As one example, New York Times columnist Maureen Dowd shared her own terrible experience of an edible overdose after Colorado began allowing sales in 2014, writing that she went through some truly horrifying anxiety: “I strained to remember where I was or even what I was wearing, touching my green corduroy jeans and staring at the exposed-brick wall. As my paranoia deepened, I became convinced that I had died and no one was telling me.”

(Confession: I had a similar experience with a marijuana chocolate — after I joked about Dowd and warned Vox readers about the risks of edibles.)

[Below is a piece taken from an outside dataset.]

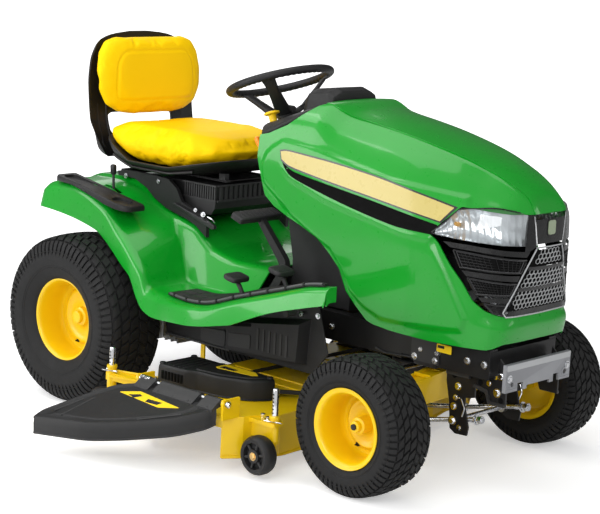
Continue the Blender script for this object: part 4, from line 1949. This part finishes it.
# ------------------------------------------------------------------ gauge wheels
def gauge_wheel(name):
    """Ribbed wheel that fills the box of its CAD node."""
    node = NODES[f"gauge_wheel_{name}"]
    box = np.array([node.matrix_world @ Vector(c) for c in node.bound_box]) * 1000
    low, high = box.min(0), box.max(0)
    x, y, z = (low + high) / 2 - (ORIGIN_X, ORIGIN_Y, 0)
    half, r = (high - low)[1:] / 2
    piece = Piece(BLACK, BRASS)
    piece.lathe([
        (11, -half * 0.95), (20, -half * 0.95), (22, -half * 0.5), (r - 22, -half * 0.42),
        (r - 19, -half * 0.93), (r - 9, -half), (r - 3, -half * 0.72), (r, -half * 0.35),
        (r, half * 0.35), (r - 3, half * 0.72), (r - 9, half), (r - 19, half * 0.93),
        (r - 22, half * 0.42), (22, half * 0.5), (20, half * 0.95), (11, half * 0.95),
        (11, -half * 0.95)], 56, (x, y, z), "Y")
    for k in range(6):
        c, d = cos(radians(60 * k + 15)), sin(radians(60 * k + 15))
        for s in (-1, 1):
            face_y = y + s * half * 0.66
            piece.tube([(x + reach * d, face_y, z + reach * c) for reach in (20, r - 19)],
                       4.0, 8)
    for s in (-1, 1):
        piece.bolt((x, y + s * half * 0.93, z), (0, s, 0), 8.5, 6, BRASS)
    piece.build(f"gauge_wheel_{name}_moulded", f"gauge_{name}", "black_plastic", angle=35,
                replaces=(f"gauge_wheel_{name}",))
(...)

In another case, a father in Nebraska (where cannabis is still illegal) inadvertently ate some pot brownies, experienced some anxiety, and said some mean things to his cat.

But there have also been some very serious cases. In 2014, a 19-year-old reportedly ate six times the recommended amount of a marijuana cookie and jumped from a hotel balcony to his death.

Edibles are risky compared to other ways of consuming marijuana because the effects can take a while to kick in. When marijuana is smoked or vaporized, the effects are felt within minutes as the THC is absorbed into the lungs. Absorbing marijuana through the stomach, on the other hand, can take more than half an hour or even hours, especially if the pot is ingested after a full meal. That makes it harder to control the dose.

So if a newbie consumer notices the effects aren’t kicking in immediately, he or she might try eating more marijuana-laced goods to force the effect. But the ingestion can’t be sped up this way; it’s almost always going to take 30 minutes to a few hours. So when the high finally kicks in, it might build into an overwhelming feeling, even an overdose, due to all the edibles frivolously consumed to speed up the effect.

This is why states, including Colorado, have imposed extra rules on edibles following legalization. But the concerns of edible overdoses remain large.

When it comes to the Halloween concerns, though, Best argues that “if you’re looking for the dangers of marijuana legalization, this falls pretty far down the list.”